Pennsborough was incorporated as a borough on March 15, 1826. On January 19, 1827, the name was changed to Muncy because many people thought that the previous name was “too flat and too long.” The new name would be more in keeping with the historical nature of the place and also would help to perpetuate the name of the Indians who used to reside in the area. The name of “Muncy” is derived from the Monsey Indians, a tribe of Delaware Indians living there. The Indians were eventually driven out and settled in another area that eventually became named for them: Muncie, Indiana.

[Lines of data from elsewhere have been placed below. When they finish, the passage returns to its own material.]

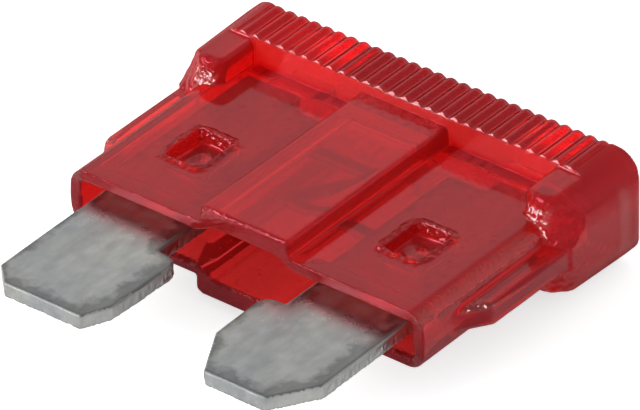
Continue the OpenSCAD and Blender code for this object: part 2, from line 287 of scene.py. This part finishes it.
# outlines of the blades with their plates, and the middle line of the link
RIGHT_BLADE = [
    (2.04, -7.1), (3.22, TIP_Y), (6.1, TIP_Y), (7.3, -7.4), (7.28, -2.22), (PLATE_X, -1.9),
    (PLATE_X, PLATE_END_Y), (4.8, PLATE_END_Y), (4.7, 5.75), (3.0, 5.7), (2.95, -4.1), (2.5, -4.13),
    (2.15, -4.28), (2.0, -4.6),
]
LEFT_BLADE = [
    (-2.05, -8.1), (-2.6, TIP_Y), (-6.28, TIP_Y), (-7.13, -8.45), (-7.2, -2.22), (-PLATE_X, -1.9),
    (-PLATE_X, PLATE_END_Y), (-4.8, PLATE_END_Y), (-4.7, 5.75), (-3.0, 5.7), (-3.02, -4.2), (-2.5, -4.24),
    (-2.15, -4.38), (-1.98, -4.7),
]
LINK = [(-3.3, 4.35), (0.5, 4.35), (0.5, 3.9), (-1.0, 1.55), (-1.0, 1.1), (3.3, 1.1)]


def line_distance(p, q, x, y):
    """Distance to the straight line from p to q."""
    ex, ey = q[0] - p[0], q[1] - p[1]
    wx, wy = x - p[0], y - p[1]
    t = np.clip((wx * ex + wy * ey) / (ex * ex + ey * ey), 0, 1)
    return np.hypot(wx - ex * t, wy - ey * t)


def polygon(points, x, y):
    """Signed distance to a closed outline."""
    d = np.full(np.shape(x + y), 1e9)
    inside = np.zeros(d.shape, bool)
    for p, q in zip(points, points[1:] + points[:1]):
        d = np.minimum(d, line_distance(p, q, x, y))
        if p[1] != q[1]:
            crosses = (y >= min(p[1], q[1])) & (y < max(p[1], q[1]))
            inside ^= crosses & (x < p[0] + (y - p[1]) / (q[1] - p[1]) * (q[0] - p[0]))
    return np.where(inside, -d, d)


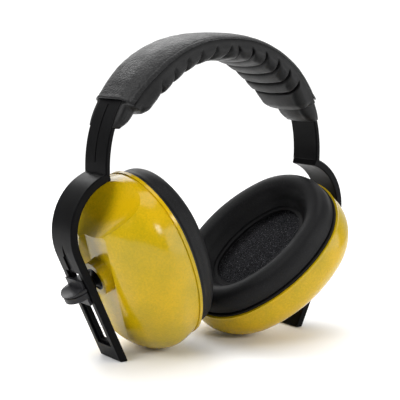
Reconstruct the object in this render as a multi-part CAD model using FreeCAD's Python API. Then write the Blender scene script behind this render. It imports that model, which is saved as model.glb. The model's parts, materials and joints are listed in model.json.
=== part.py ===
"""Earmuff hearing protector: a slotted headband with two ball-jointed ear cups.

Frame: millimetres, +X from the left ear to the right ear, +Y from the front to the back,
+Z up. The origin is on the surface the earmuff stands on, midway between the two feet.
"""
import FreeCAD, Part
import math
import os

os.makedirs("parts", exist_ok=True)

Vec = FreeCAD.Vector

# Headband: a flat strap bent to an arch, a shoulder, a bow and a straight slotted leg.
STEP_HEIGHT = 101.0          # where the strap meets the shoulder, above the floor
SPRING_HEIGHT = STEP_HEIGHT + 2.9   # where the arch is widest
ARCH_HALF_SPAN = 76.0
ARCH_RISE = 68.2
ARCH_FULLNESS = 2.12         # 2 is an ellipse, more is squarer
ARCH_STEPS = 24              # spans in each curve along the arch
STRAP_END = -2.4             # degrees from level at which the strap runs into the shoulder
STRAP_THICKNESS = 2.8
STRAP_WIDTH = 20.8
BOW_RADIUS = 31.7
BOW_THICKNESS = 4.4
BOW_START = 69.5             # degrees above level, at the shoulder
BOW_OVERLAP = 4.5            # degrees the bow runs on under the strap
LEG_TILT = 25.6              # degrees the leg leans in towards the head
LEG_WIDTH = 19.8
EDGE_ROUND = 0.7

# The slot in the leg, measured down the leg from the end of the bow.
RECESS_TOP, RECESS_BOTTOM, RECESS_WIDTH, RECESS_DEPTH = 8.0, 55.0, 12.6, 1.5
SLOT_TOP, SLOT_BOTTOM, SLOT_WIDTH = 10.0, 53.0, 8.6
INNER_RELIEF_WIDTH, INNER_RELIEF_DEPTH = 11.5, 0.9
INNER_RELIEF_MARGIN = 1.5    # how far the relief runs past each end of the slot
LEAD_IN_DEPTH = 0.9          # of the tapered groove down the bow into the slot
LEAD_IN_TOP, LEAD_IN_BOTTOM = STEP_HEIGHT - 36, STEP_HEIGHT - 52
LEAD_IN_HALF_WIDTH = 3.6     # at its lower end
LEAD_IN_RUN_HALF_WIDTH = 3.0   # of the straight part that opens into the recess
GROOVE_HALF_WIDTH, GROOVE_DEPTH = 0.5, 0.25   # down the middle of each strap

# Headband pad.
PAD_WIDTH = 39.6
COVER_THICKNESS = 1.3
STRAP_GAP = 0.05             # glue line between the strap and the pad
COVER_END = 29.6             # degrees from level at which the cover stops
PAD_END = 21.0
PAD_EDGE_INSET = 0.4         # the pad is this much narrower than its cover, on each side
PAD_SKIN = 0.9
PAD_END_WALL = 1.0           # degrees of the arch
PAD_END_HALF_WIDTH = 12.5    # the pad narrows to this towards its ends
PAD_TAPER_FOOT, PAD_TAPER_TOP = 124.5, 140.0   # heights between which it narrows
PAD_DEPTH = 13.5             # from the strap's outer face to the pad's inner face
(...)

By Robin Van Auken and Lou Hunsinger Jr.
Williamsport Firsts
By Lou Hunsinger Jr. Williamsport Sun-Gazette
According to historians, when founder Michael Ross surveyed the 111 acres that became Williamsport, he could not have imagined that his small community would grow from a one-building village to the county seat of Lycoming. During its first 100 years, the region experienced quite a few “memorable firsts.” They include:
- The first white man to enter the region is believed to have been Frenchman Etienne Brule. He left Canada in 1615 to help secure territory for New France. He was taken captive by Indians near present-day Muncy and later escaped.

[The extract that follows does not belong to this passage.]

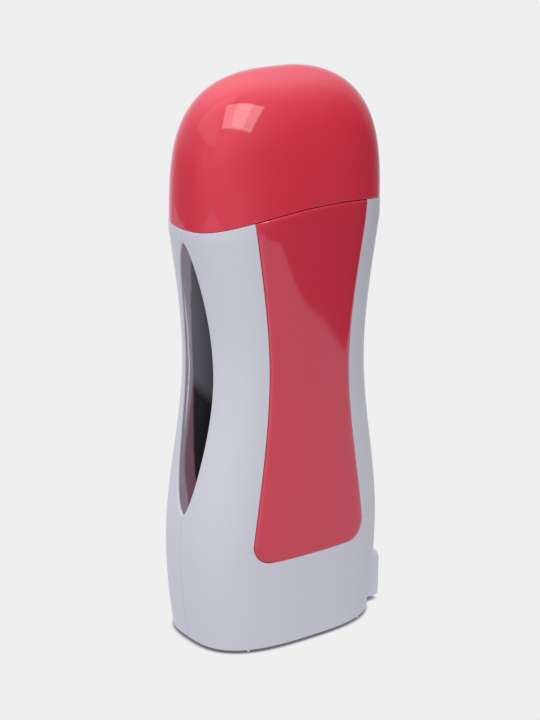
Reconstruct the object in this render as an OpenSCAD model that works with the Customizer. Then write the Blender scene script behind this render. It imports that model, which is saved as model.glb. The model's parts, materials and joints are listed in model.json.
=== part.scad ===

- The first houses were three, rude log cabins built in 1761 on clearings owned by Bowyer Brooks, Robert Roberts and James Alexander in present-day Muncy.
- The first grist mill was erected by John Alward in 1772 on Muncy Creek, just west of the Muncy hills.
- The first fatal hunting accident occurred in 1769, when Joseph Jacob Wallis, half brother of Samuel Wallis, land speculator and one of the county’s earliest distinguished citizens, mistook William Beaver for a bear along Muncy Creek.
- Probably the first person buried in what became a formal cemetery was the same unfortunate William Beaver, who was buried in what became Hall’s Cemetery.
- According to John F. Meginness’ “History of Lycoming County,” “To the borough of Muncy goes the credit of having the first habitations erected by white men upon her site in Lycoming County.”
- The first white person born west of Muncy Hills was Mary Scudder on May 21, 1771. Her mother, Susan, was the first woman to settle in Lycoming County. She and her husband, John, came to the area from New Jersey.
- The first white male born west of the Muncy Hills was John Lukens Wallis, son of Joseph Jacob Wallis, in 1773.
- The first public road through Lycoming County was constructed about 1775. It followed Indian trails along the Susquehanna River between Fort Augusta (Sunbury) and the mouth of Bald Eagle Creek (Lock Haven).
- The first practicing physician in the county was Dr. Benjamin Allison. As early as 1777, he was paid to tend to members of the militia wounded by Indians and Tories.
- The first name considered for this county was Jefferson. Susquehanna and Muncy also were considered and rejected in favor of Lycoming, after the stream long known as the bloody edge of disputed Indian territory.
- In the first election in Lycoming County on Oct. 16, 1795, Samuel Stewart was elected the county’s first sheriff and John Hanna, Thomas Forster and James Crawford were elected the first county commissioners.
- The first person to represent Lycoming County in the U. S. Congress was Andrew Gregg. He served until 1807. William Hepburn was the first to represent the county in the state senate.
- The first county representatives in the state house were Flavel Roan, Hugh White and Robert Martin.
- The first house to be built in Williamsport also was its first inn. It was built by James Russell of logs in 1786 at the northeast corner of East Third and Mulberry streets.
- James Russell, son of William Russell, was recorded as the first person born in Williamsport in 1796.
- The first church erected in the county was the Newberry Presbyterian, now Lycoming Presbyterian Church on Arch Street. The date of construction is unknown but it is said to have existed as early as 1786, and there is evidence that Presbyterian services were held along Lycoming Creek as early as 1746.
- The first sawmill in the county was built four miles up Lycoming Creek by Roland Hall in 1792.
- The first brewery was established in 1854 by a Mr. Huffman, who sold it in 1865 to Henry Jacob Flock. The Flock Brewery operated into the 1940s.
- In 1796, the first schoolhouse was built of logs in the area to the rear of what became the county courthouse. Its first schoolmaster was Caleb Bailey.
- The first post office opened in 1799 at the corner of Third and State Streets in Williamsport. It later became a saloon.
- The first store in Williamsport was opened in 1801 by William Winter at the corner of Third Street and South Alley.
- Henry Lenhart opened the first drug store in Williamsport in 1815 at the southeast corner of Third and Pine streets.
- The first train came through the county in 1839 when a railroad connecting Williamsport and Ralston opened along Lycoming Creek.
- The county built the first bridges across Loyalsock and Lycoming creeks in 1822 and 1823. Both were timber-arch structures.
- The first bridge over the river at Williamsport was a toll bridge that opened in 1849. It was built at Market Street by the state at a cost of $23,797.
- H.R. Rhoads owned the first telephone in Williamsport in 1879. The first telephone exchange opened on May 1, 1879 with 25 subscribers. Williamsport’s was the second telephone exchange established in the state of Pennsylvania after Erie.
- The first cemetery established specifically to be a cemetery was on the site of the present-day Calvary United Methodist Church and also the site of the Plum Thicket Massacre of June 10, 1778. Victims of that massacre were interred there for a time.